The Gloria is particularly impressive, and it is a wonder that this movement, heard in 1920, did not create a desire to hear the rest of this big, hour-long piece. This was with organ accompaniment, however, without the full orchestral colour that lifts the music on to an entirely different plain.

Several times, I was reminded of Beethoven’s Missa Solemnis, as in the Credo Amen and in the Agnus Dei which, like Beethoven, has an exciting orchestral interlude near the end, and the ultimate Amen, marked ppp.

Chorus and orchestra rose splendidly to the occasion and clearly enjoyed themselves. The horn obbligato in the Benedictus was superbly played by Tim Thorpe, as were the woodwind figurations in the subsequent Hosanna. There was a quartet of soloists, singing mostly as an ensemble, but all had some moments to themselves, particularly the soprano, the Australian Kiandra Howarth, in the Agnus Dei. It has to be said that they were better alone than as an ensemble (the soprano was almost always too loud), but the performance has been recorded for broadcasting and for issue on CD, and first impressions in the lively acoustic of BBC Hoddinott Hall may have come out quite differently.

A century on, we may perhaps listen to this music more objectively than our forebears, and perhaps it will now be added to the repertoire of many ambitious choral societies. It does not have to be reserved for any special occasion or commemoration (it is a Mass, not a Requiem) and, as music, will prove challenging but rewarding on its own terms, for performers and listeners alike. I look forward eagerly to several future opportunities to hear it again live.

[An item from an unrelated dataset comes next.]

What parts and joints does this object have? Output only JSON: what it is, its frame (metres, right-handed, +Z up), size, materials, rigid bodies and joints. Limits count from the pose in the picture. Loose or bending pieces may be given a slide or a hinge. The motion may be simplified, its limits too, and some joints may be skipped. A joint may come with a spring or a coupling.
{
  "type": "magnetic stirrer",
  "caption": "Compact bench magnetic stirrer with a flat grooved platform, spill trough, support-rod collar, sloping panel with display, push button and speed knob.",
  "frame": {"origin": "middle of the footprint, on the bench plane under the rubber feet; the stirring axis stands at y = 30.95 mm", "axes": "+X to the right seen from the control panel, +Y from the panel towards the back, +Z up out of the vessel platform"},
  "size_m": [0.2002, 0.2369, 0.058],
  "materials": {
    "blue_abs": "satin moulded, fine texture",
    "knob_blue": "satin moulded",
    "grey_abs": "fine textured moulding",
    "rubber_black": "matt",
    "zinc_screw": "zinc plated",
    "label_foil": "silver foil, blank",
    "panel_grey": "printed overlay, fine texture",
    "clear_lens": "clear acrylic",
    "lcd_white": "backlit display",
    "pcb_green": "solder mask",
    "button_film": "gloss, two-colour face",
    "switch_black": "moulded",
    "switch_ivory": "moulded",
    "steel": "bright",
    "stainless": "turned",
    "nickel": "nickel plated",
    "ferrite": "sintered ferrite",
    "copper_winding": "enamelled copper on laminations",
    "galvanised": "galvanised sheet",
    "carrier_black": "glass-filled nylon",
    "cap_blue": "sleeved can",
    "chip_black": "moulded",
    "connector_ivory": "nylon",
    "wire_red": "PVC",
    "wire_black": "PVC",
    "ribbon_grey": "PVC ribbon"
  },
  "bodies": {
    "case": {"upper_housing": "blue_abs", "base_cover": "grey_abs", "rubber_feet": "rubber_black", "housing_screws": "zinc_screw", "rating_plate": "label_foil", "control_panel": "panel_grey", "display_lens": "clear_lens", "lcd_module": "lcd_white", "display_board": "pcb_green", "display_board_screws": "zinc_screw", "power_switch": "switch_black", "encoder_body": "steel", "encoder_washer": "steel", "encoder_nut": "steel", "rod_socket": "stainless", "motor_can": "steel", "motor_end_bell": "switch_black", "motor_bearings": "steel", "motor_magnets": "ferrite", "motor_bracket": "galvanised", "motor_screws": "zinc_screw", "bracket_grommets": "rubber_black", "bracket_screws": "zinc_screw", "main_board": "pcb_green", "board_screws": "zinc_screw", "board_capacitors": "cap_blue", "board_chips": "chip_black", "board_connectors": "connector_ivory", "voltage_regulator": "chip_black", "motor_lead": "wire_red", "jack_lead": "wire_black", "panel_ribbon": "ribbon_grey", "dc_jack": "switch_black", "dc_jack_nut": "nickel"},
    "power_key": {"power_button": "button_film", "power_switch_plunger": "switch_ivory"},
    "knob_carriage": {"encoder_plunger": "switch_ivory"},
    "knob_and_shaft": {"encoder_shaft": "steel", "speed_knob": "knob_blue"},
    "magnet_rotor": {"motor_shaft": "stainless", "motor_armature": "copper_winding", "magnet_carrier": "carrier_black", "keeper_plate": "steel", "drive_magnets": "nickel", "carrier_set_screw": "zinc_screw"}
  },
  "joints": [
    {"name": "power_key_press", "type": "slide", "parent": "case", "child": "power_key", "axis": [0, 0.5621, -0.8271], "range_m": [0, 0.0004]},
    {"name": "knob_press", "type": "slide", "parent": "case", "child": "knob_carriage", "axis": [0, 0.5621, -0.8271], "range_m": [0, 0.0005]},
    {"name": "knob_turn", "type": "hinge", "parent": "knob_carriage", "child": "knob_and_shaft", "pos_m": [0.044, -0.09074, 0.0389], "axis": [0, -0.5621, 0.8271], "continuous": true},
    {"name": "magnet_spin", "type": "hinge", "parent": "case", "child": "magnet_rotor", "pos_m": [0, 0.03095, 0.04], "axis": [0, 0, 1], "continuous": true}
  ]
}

If the Stanford was the main focus of this concert, marking the centenary of the end of the First World War, the first half was no less remarkable in its way; for we heard two orchestral works by pupils of Stanford killed in the War: the Rhapsody No. 1, “The Open Road”, written in 1908 by Ernest Farrar, teacher of Gerald Finzi —optimistic and folksy, with a clarinet solo (Robert Plane) in the middle; and Frederick Kelly’s Elegy for strings, in memory of Rupert Brooke, written in 1915.

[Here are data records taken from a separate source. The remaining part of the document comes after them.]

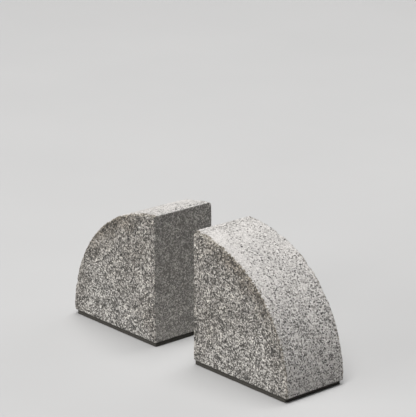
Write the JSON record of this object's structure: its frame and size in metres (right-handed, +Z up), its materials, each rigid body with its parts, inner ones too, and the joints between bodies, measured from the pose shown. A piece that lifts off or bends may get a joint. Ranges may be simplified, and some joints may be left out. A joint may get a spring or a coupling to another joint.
{
  "type": "pair of book ends",
  "caption": "Pair of heavy quarter-round granite book ends, each with a flat vertical book face, a curved outer face and a thin inset rubber pad under its flat base.",
  "frame": {"origin": "on the shelf surface, midway between the two book faces and midway across the width", "axes": "+X from the books to the right book end's toe, +Y to the far side across the width, +Z up"},
  "size_m": [0.28, 0.0644, 0.1188],
  "materials": {
    "granite": "salt-and-pepper grey granite, rough split texture on the two sides, finer and paler bush-hammered texture on the curved face, softened arrises",
    "base_pad": "matte, fine closed-cell texture",
    "pad_adhesive": "cream pressure-sensitive film, satin"
  },
  "bodies": {
    "right_bookend": {"right_granite_block": "granite", "right_pad_adhesive": "pad_adhesive", "right_base_pad": "base_pad"},
    "left_bookend": {"left_granite_block": "granite", "left_pad_adhesive": "pad_adhesive", "left_base_pad": "base_pad"}
  },
  "joints": [
    {"name": "left_bookend_slide", "type": "slide", "parent": "right_bookend", "child": "left_bookend", "axis": [-1, 0, 0], "range_m": [-0.049, 0.3]}
  ]
}
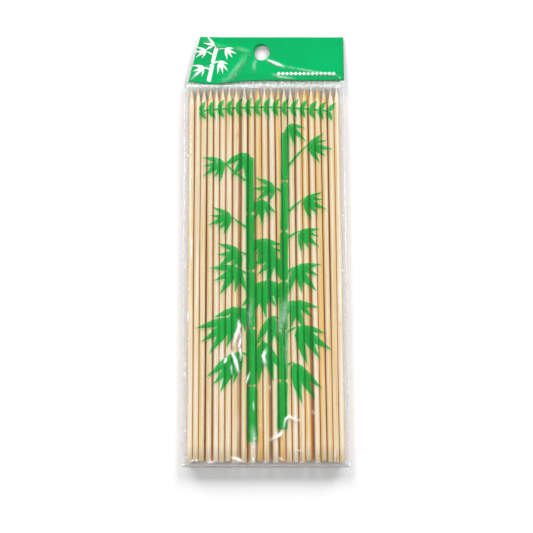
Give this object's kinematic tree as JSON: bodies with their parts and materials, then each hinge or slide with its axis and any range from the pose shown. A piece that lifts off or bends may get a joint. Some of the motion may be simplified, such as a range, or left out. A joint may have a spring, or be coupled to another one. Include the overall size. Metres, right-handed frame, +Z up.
{
  "type": "pack of bamboo sticks",
  "caption": "Flat sealed pouch of clear film with a hang-hole header, full of round bamboo sticks sharpened at one end.",
  "frame": {"origin": "under the middle of the pack as it lies on its back, on the surface it lies on", "axes": "+X across the pack to the right of its printed face, +Y along the sticks from their butts towards the points and the header, +Z up out of the printed face"},
  "size_m": [0.089, 0.2271, 0.0068],
  "materials": {
    "bamboo": "smooth turned bamboo, cut across at the butt and sharpened at the other end",
    "clear_film": "thin clear polypropylene film, glossy and creased",
    "green_ink": "translucent green ink under the gloss of the film",
    "header_green": "opaque green printed film, glossy and creased",
    "white_ink": "white ink on the green film"
  },
  "bodies": {
    "root": {"front_film": "clear_film", "back_film": "clear_film", "header_film": "clear_film", "header_green": "header_green", "header_sprig": "white_ink", "header_rule": "white_ink", "bamboo_print": "green_ink", "garland_print": "green_ink", "stick_front_01": "bamboo", "stick_front_02": "bamboo", "stick_front_03": "bamboo", "stick_front_04": "bamboo", "stick_front_05": "bamboo", "stick_front_06": "bamboo", "stick_front_07": "bamboo", "stick_front_08": "bamboo", "stick_front_09": "bamboo", "stick_front_10": "bamboo", "stick_front_11": "bamboo", "stick_front_12": "bamboo", "stick_front_13": "bamboo", "stick_front_14": "bamboo", "stick_front_15": "bamboo", "stick_front_16": "bamboo", "stick_front_17": "bamboo", "stick_front_18": "bamboo", "stick_front_19": "bamboo", "stick_front_20": "bamboo", "stick_front_21": "bamboo", "stick_front_22": "bamboo", "stick_front_23": "bamboo", "stick_back_01": "bamboo", "stick_back_02": "bamboo", "stick_back_03": "bamboo", "stick_back_04": "bamboo", "stick_back_05": "bamboo", "stick_back_06": "bamboo", "stick_back_07": "bamboo", "stick_back_08": "bamboo", "stick_back_09": "bamboo", "stick_back_10": "bamboo", "stick_back_11": "bamboo", "stick_back_12": "bamboo", "stick_back_13": "bamboo", "stick_back_14": "bamboo", "stick_back_15": "bamboo", "stick_back_16": "bamboo", "stick_back_17": "bamboo", "stick_back_18": "bamboo", "stick_back_19": "bamboo", "stick_back_20": "bamboo", "stick_back_21": "bamboo", "stick_back_22": "bamboo", "stick_back_23": "bamboo", "stick_back_24": "bamboo", "stick_back_25": "bamboo", "stick_back_26": "bamboo"}
  },
  "joints": []
}
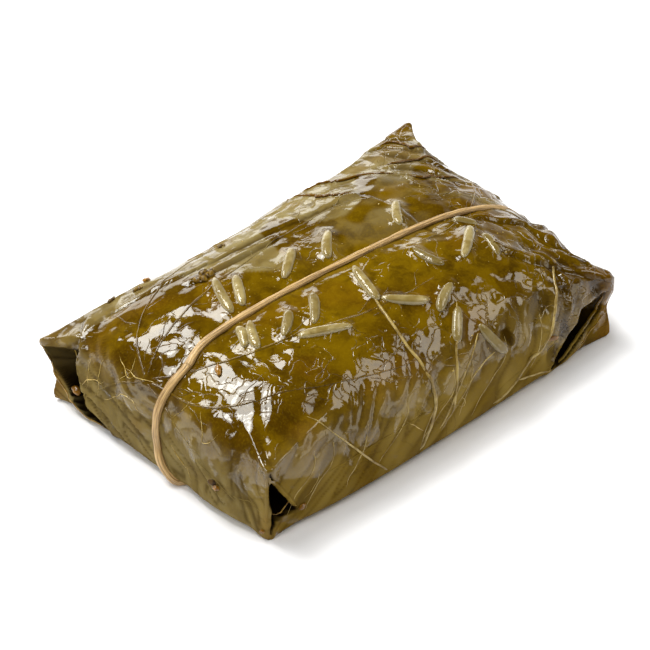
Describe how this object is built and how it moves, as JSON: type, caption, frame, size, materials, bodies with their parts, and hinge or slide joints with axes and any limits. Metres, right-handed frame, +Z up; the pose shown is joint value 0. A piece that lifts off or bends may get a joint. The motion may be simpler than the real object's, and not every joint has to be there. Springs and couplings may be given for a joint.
{
  "type": "stuffed grape leaf",
  "caption": "Flat rectangular parcel of cooked grape leaf round a rice filling, with folded corner ears, rice grains stuck on top and one thin stem tied round it lengthwise.",
  "frame": {"origin": "middle of the rectangle that the parcel covers on the surface it rests on, at that surface", "axes": "+X along the parcel's length, the way the stem runs; +Y across its width; +Z up, out of the side that carries the rice grains"},
  "size_m": [0.086, 0.056, 0.0236],
  "materials": {
    "cooked_leaf": "wet gloss, olive brown",
    "dried_stem": "satin, straw tan"
  },
  "bodies": {
    "root": {"leaf_parcel": "cooked_leaf", "stem_tie": "dried_stem"}
  },
  "joints": []
}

Kelly and Denis Browne (composer of some of the finest English songs of the 20th century) were among those who buried Brooke on Skyros. Browne was killed soon afterwards, and Kelly in the following year. It was performed at Brooke’s memorial concert and at Kelly’s own, with an opening reminiscent of Vaughan Williams’s “Tallis” Fantasia – a wonderful and profoundly affecting piece, sonorous and tender, with some fine solo playing from Lesley Hatfield, leader of the orchestra.

One can only wonder what would have become of these composers — and others such as George Butterworth — if they had, like Vaughan Williams and Arthur Bliss, survived the war. From the quality of the music we heard at Cardiff, they would have achieved considerable reputations.

The first half of the concert ended with a finely shaped performance of the orchestral version of Le Tombeau de Couperin, Maurice Ravel’s tribute to friends killed in the war. Given that, in 1917, when he wrote it, Ravel was a lorry driver transporting munitions under bombardment, such fastidious and civilised music seems a far cry from the composer’s existence at the time. Amy Roberts’s oboe was a joy to hear.

Controlling and inspiring all of this was Partington, hugely experienced far beyond his duties as Director of Music at Gloucester Cathedral — after all, he did conduct Mahler’s “Symphony of a Thousand” at the Three Choirs Festival in 2016. He conducts without a stick, and, while this resulted in the occasional ragged attack in fortissimo chords, quieter moments had a texture, particularly in Kelly’s Elegy, of luminescent beauty, such as Wilhelm Furtwängler, to whom he bears a passing resemblance, used to achieve. This was a concert to be treasured and remembered for a long time to come.